Kamal Haasan called it one of his favourite films and said this film served as inspiration for his film Thevar Magan (1992).

Plot
Kitti, an eight-year-old boy, is brought from a city to a village called Koppal by his uncle, Chandre Gowda. Gowda is married to Kamali and the couple are childless. Kitti develops a deep attachment to Kamali and the thick forests in Koppal. Gowda is a frequent visitor to a nearby village called Hosur, where he has a mistress, Basakka. Kamali is aware of her husband's extra marital relationship, but remains helpless. On one evening, Kamali takes Kitti and a servant along with her to the forest. They meet a witch who performs a sacrifice which is meant to keep Gowda away from Basakka.
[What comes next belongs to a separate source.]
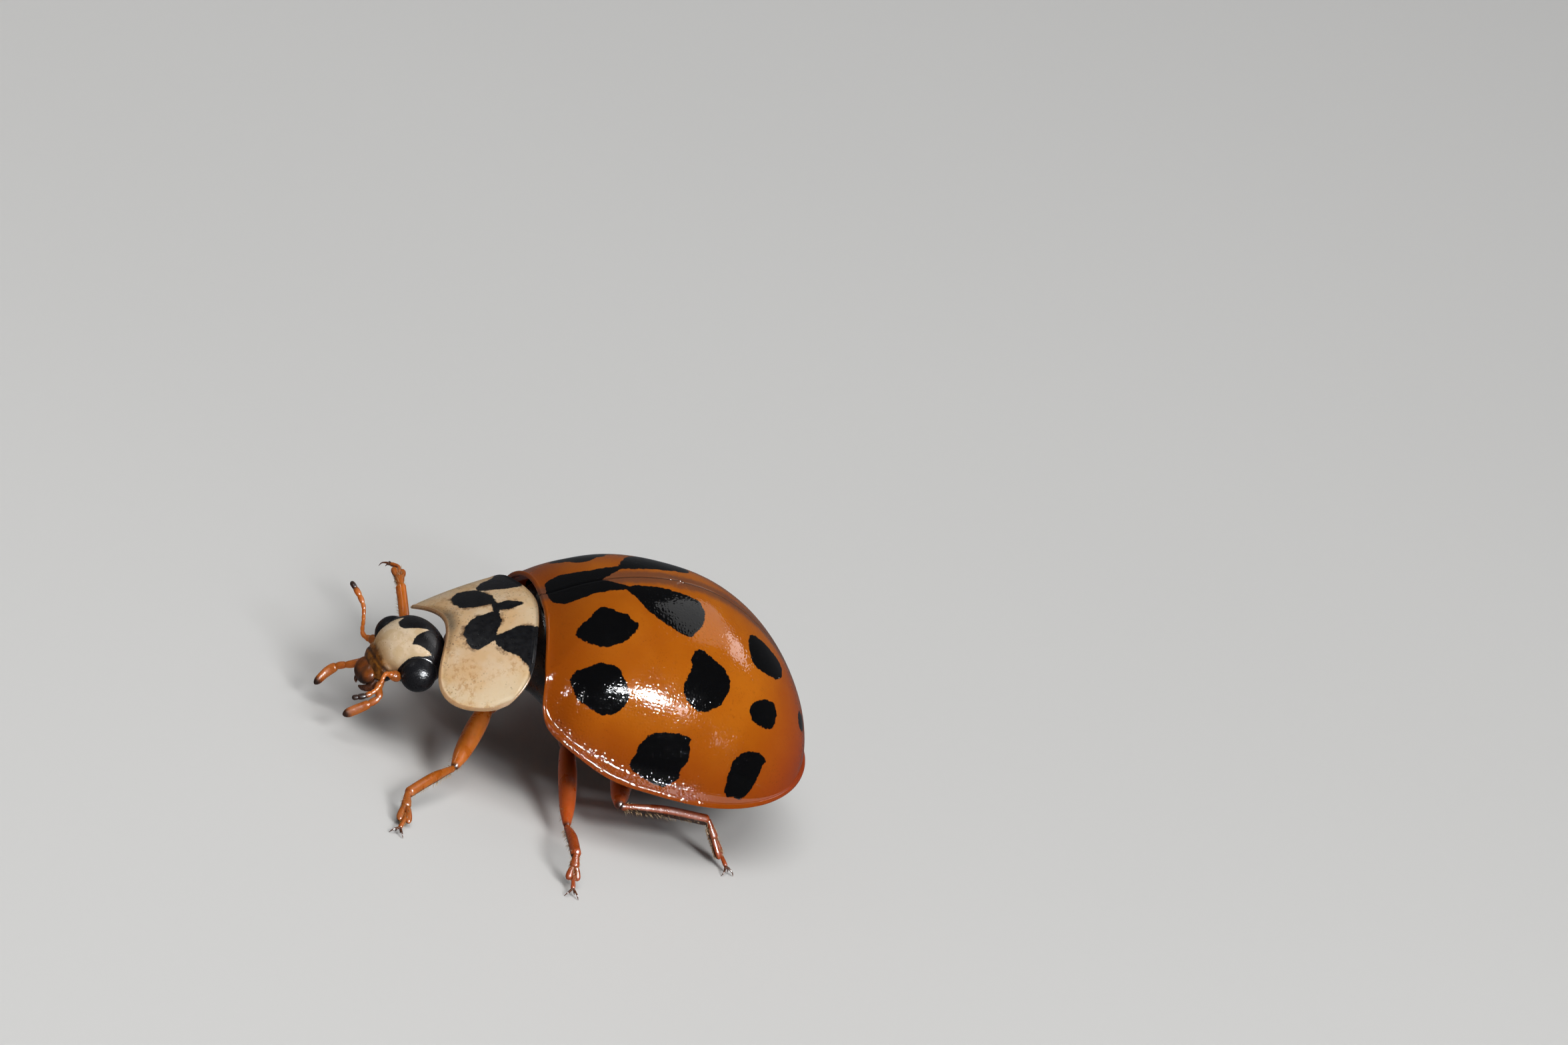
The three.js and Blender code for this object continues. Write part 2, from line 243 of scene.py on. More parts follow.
def loft(rings, **fields):
    """A closed tube over rings of points, with a point in the middle of each end."""
    rows, columns = rings.shape[:2]
    ends = np.stack([rings[0].mean(axis=0), rings[-1].mean(axis=0)])
    points = np.vstack([rings.reshape(-1, 3), ends])
    faces = grid_faces(rows, columns, wrap=True)
    first, last = rows * columns, rows * columns + 1
    for j in range(columns):
        k = (j + 1) % columns
        faces.append((first, k, j))
        faces.append((last, (rows - 1) * columns + j, (rows - 1) * columns + k))
    whole = {}
    for name, value in fields.items():
        value = np.broadcast_to(value, (rows, columns))
        whole[name] = np.concatenate([value.ravel(), [value[0].mean(), value[-1].mean()]])
    return Surface(points, faces, **whole)


def limb_frames(along):
    """Two directions across a limb at each of its points: the first lies nearest to straight up."""
    high = unit((0, 0, 1) - along[:, 2:] * along)
    return high, np.cross(along, high)


def limb(points, high, wide=None, steps=24, sides=20, dusk=None):
    """A limb along smooth points; high and wide give its half-sizes at each share of its length.

    dusk(share, side) may say how dark it is, where side is 1 on top of the limb and -1 below."""
    path, along = smooth_path(points, steps)
    ups, sideways = limb_frames(along)
    share = np.linspace(0, 1, steps)[:, None, None]
    angle = np.linspace(0, 2 * math.pi, sides, endpoint=False)[None, :, None]
    reach = high(share)
    breadth = reach if wide is None else wide(share)
    rings = (path[:, None] + reach * np.cos(angle) * ups[:, None]
             + breadth * np.sin(angle) * sideways[:, None])
    fields = {"dusk": dusk(share[..., 0], np.cos(angle)[..., 0])} if dusk else {}
    return loft(rings, **fields)


def ball(centre, radii, rows=16, columns=24, **fields):
    """An ellipsoid with its poles along x."""
    surface = loft(sphere(rows, columns), **fields)
    surface.points[-2:] = [(1, 0, 0), (-1, 0, 0)]
    surface.points = surface.points * radii + centre
    return surface


# ---------------------------------------------------------------- placing pieces


def head_frame(points):
    """Head-frame points in the body frame."""
    c, s = math.cos(HEAD_YAW), math.sin(HEAD_YAW)
    turn = np.array([[c, -s, 0], [s, c, 0], [0, 0, 1]])
    return np.asarray(points) @ turn.T + HEAD_PIVOT


def mirrored(points):
    return np.asarray(points) * (-1, 1, 1)


def place(name, surface, material, nodes=(), uv=None, merge=1e-4):
    """Makes the surface an object in the row frame that rides on the beetle, above the floor."""
    points = np.array(surface.points, float)
    points[:, 2] = np.maximum(points[:, 2], -RIDE_HEIGHT)
    mesh = bpy.data.meshes.new(name)
    mesh.from_pydata(points.tolist(), [], surface.faces)
    for field, values in surface.fields.items():
        attribute = mesh.attributes.new(field, "FLOAT", "POINT")
        attribute.data.foreach_set("value", values.astype(np.float32))
    if uv is not None:
        layer = mesh.uv_layers.new(name="OFBake")
        corners = np.empty(len(mesh.loops), np.int32)
        mesh.loops.foreach_get("vertex_index", corners)
        layer.data.foreach_set("uv", np.asarray(uv)[corners].ravel().astype(np.float32))
    shape = bmesh.new()
    shape.from_mesh(mesh)
    if merge:
        bmesh.ops.remove_doubles(shape, verts=shape.verts, dist=merge)
        bmesh.ops.dissolve_degenerate(shape, edges=shape.edges, dist=merge / 10)
    bmesh.ops.recalc_face_normals(shape, faces=shape.faces)
    shape.to_mesh(mesh)
    shape.free()
    mesh.transform(Matrix.Scale(MM, 4) @ Matrix.Translation(Vector(ORIGIN)))
    mesh.shade_smooth()
    mesh.materials.append(material)
    piece = bpy.data.objects.new(name, mesh)
    bpy.context.collection.objects.link(piece)
    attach(piece, "root")
    if nodes:
        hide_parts(*nodes)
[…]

He assures Kamali that she will get back her husband from the fold of Basakka. Kitti gets to know about his uncle's extramarital affair. The fight between two individuals turns into a feud between the two villages Koppalu and Hosuru. Kamali is convinced that the effect of the witchcraft is beginning to take place. Meanwhile, Gowda gets a message from Basakka, asking him not to come to Hosur as his life might be under danger. Gowda thinks that his pride is hurt, and to prove his courage he sends her a message that he will come the following night. A distressed Kamali makes a second attempt to keep her husband at home. She decides to go to the witch but is fatally attacked by Hosur Shivaganga's men on the way. This leads to the villagers of Koppal launch a massive attack on their Hosur counterparts. In the fight that ensues, Shivaganga gets killed by Gowda's servants. The police come to the village and arrest  Chandre Gowda and other criminals and sets up an outpost near the villages, and ask the villagers to pay fine for its maintenance. This also ensures that the villagers are refrained from conducting the Nyaya.

Cast 
 Master G. S. Nataraj as Kitti, Gowda's nephew
 Amrish Puri as Chandre Gowda
 Nandini Bhaktavatsala as Kamali, Gowda's wife
 Sunder Raj as kencha
 Lokesh as Shivaganga
 Uma Shivakumar as the Basakka, Gowda's mistress
 Kalpana Sirur
 T. S. Nagabharana

Production and theme
The film is based on a novel of the same name by Kannada writer Srikrishna Alanahalli. The story combines three interdependent themes – the tragedy that shocks the village, the tragic story of Kamali, and the story of the eight-year-old boy who visualises all these events. The story is seen through the eyes of Kitti. Ashish Rajadhyaksha and Paul Willemen in their book, Encyclopedia of Indian Cinema, noted that the boy cannot distinguish between the "man-made violence" and the "primeval threats" presented by the dense forest; according to a legend, the forest has a killer bird that calls out its victims by name.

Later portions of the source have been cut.